Credit card churning: If you're planning to switch cards or optimize spending across multiple cards, waiting to redeem can help you pool points for better value.
One of the biggest errors people make is redeeming rewards impulsively—especially on items with poor conversion rates. For example, redeeming for gift cards or merchandise through your bank's portal can offer just 0.5x to 0.75x value, compared to 1.25x or more for travel bookings.
Also, using rewards for purchases without comparing options often means leaving money on the table. Many cards allow you to convert points into different currencies—airline miles, hotel loyalty programs, or cash—but each has a different exchange rate. A little research can go a long way.
Credit card companies are masters of behavioral economics. Reward points give users a dopamine hit every time they check their balance or get a statement. But this can lead to what economists call the “reward illusion,” where people overspend to earn points—only to realize later that the value gained is less than what they spent.

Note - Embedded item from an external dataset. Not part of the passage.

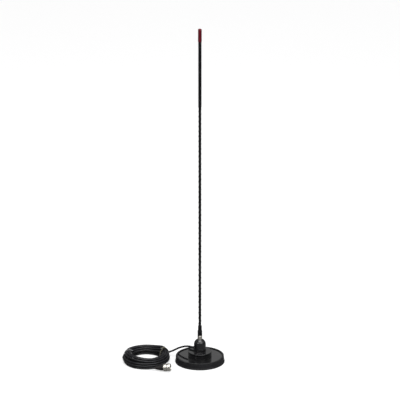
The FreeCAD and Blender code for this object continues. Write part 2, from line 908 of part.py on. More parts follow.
def make_jacket():
    step = s.ferrule_neck
    helix = step + s.ferrule_step
    over_neck = s.ferrule_neck_radius + s.fit_gap
    over_step = ferrule_step_radius + s.fit_gap
    thick = s.jacket_thick
    turned(
        "whip_jacket",
        [
            (over_neck, 0),
            (over_neck + thick, 0),
            (over_neck + thick, step),
            (over_step + thick, step + s.jacket_ease),
            (over_step + thick, helix),
            (jacket_radius, helix + s.jacket_ease),
            (jacket_radius, jacket_top - neck_foot),
            (jacket_bore, jacket_top - neck_foot),
            (jacket_bore, helix + s.jacket_ease),
            (over_step, helix + s.fit_gap),
            (over_step, step + s.jacket_ease),
            (over_neck, step + s.fit_gap),
        ],
        neck_foot,
    )


def make_tip_cap():
    body = turned(
        "tip_cap",
        [
            (cap_bore, 0),
            (cap_radius, 0),
            (cap_radius, s.cap_length),
            (0, s.cap_length),
            (0, s.cap_length - s.cap_end),
            (cap_bore, s.cap_length - s.cap_end),
        ],
        cap_foot,
    )
    dress(body, "Fillet", s.cap_end, rim_at(cap_radius, s.cap_length))


# --- cable -------------------------------------------------------------------------------------------------


def along_gland(distance, height):
    """A point on the radius of the dome that the cable leaves along."""
    turn = math.radians(s.gland_angle.value)
    return Vector(distance * math.cos(turn), distance * math.sin(turn), height)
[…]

This is especially dangerous when combined with interest rates. If you’re carrying a balance and paying 18–24% APR, the points you earned are not even close to compensating for what you lose in interest.
Timing redemptions is both an art and science. Here are a few smart tactics:
Off-season travel: Book flights using miles during shoulder seasons—fewer miles are required and more availability is offered.
Birthday rewards: Some programs offer bonus redemptions or gift options during your birthday month.
Holiday shopping: Many e-commerce platforms collaborate with banks during major sales, allowing you to stack offers—discounts plus reward usage.
Let’s say you’ve accumulated 50,000 points on a premium credit card. You could:
Redeem for ₹15,000 worth of Amazon gift cards (low value).
Transfer them to an airline partner and book a round-trip flight worth ₹25,000–₹30,000 (high value).
Use them as cashback to reduce your bill (decent value if you’re short on cash).
Understanding the best scenario for you depends on your current financial needs and goals.
While rewards aren’t typically taxed in most jurisdictions, cashback or statement credit earned through business spending might be subject to scrutiny. If you’re using a business credit card, always check with your tax advisor before redeeming in bulk.
Also, some regions treat rewards differently based on whether they were earned through personal or reimbursed business spending. This matters more for freelancers or consultants who pass expenses through clients.
Redemption habits don’t directly affect your credit score, but how you manage payments does. Using rewards to cover a portion of your bill can help ensure on-time payments and lower utilization—both of which boost your credit profile.
However, chasing points by spending beyond your means and missing payments can damage your credit health significantly. Balance is key.
The landscape is evolving fast. With rising digital banking adoption, more fintech players are offering dynamic reward schemes based on AI-powered spending insights. Soon, we may see hyper-personalized redemption offers based on your past shopping habits, social media interests, and even travel history.
Meanwhile, regulations are increasing transparency in reward programs, forcing banks to disclose redemption values more clearly. This empowers consumers—but also means fewer loopholes for savvy players.
Track expiry dates – Use apps like AwardWallet or built-in bank features to avoid loss.
Set redemption goals – Plan travel or purchases and use points accordingly.
Stack bonuses – Combine limited-time promos with referral bonuses and partner offers.
Avoid debt – Don’t spend for points unless you can pay in full.
Evaluate annually – Reassess if your card is giving you net positive value after annual fees.
Credit card rewards can feel like a small win, but they’re a tool—not free money. The difference between a smart redeemer and an average user can amount to hundreds, even thousands, saved or lost annually. Know your program, understand redemption timing, and always weigh financial sense over flashy offers. When done right, rewards can be an efficient part of your financial strategy—not a distraction from it.
The information provided in this article is intended for general guidance and awareness only. DXB News Network does not offer financial advice or endorse any specific product or credit card. Readers are advised to conduct their own research or consult financial professionals before making any credit-based decisions. DXB News Network is not liable for any losses incurred based on information presented herein.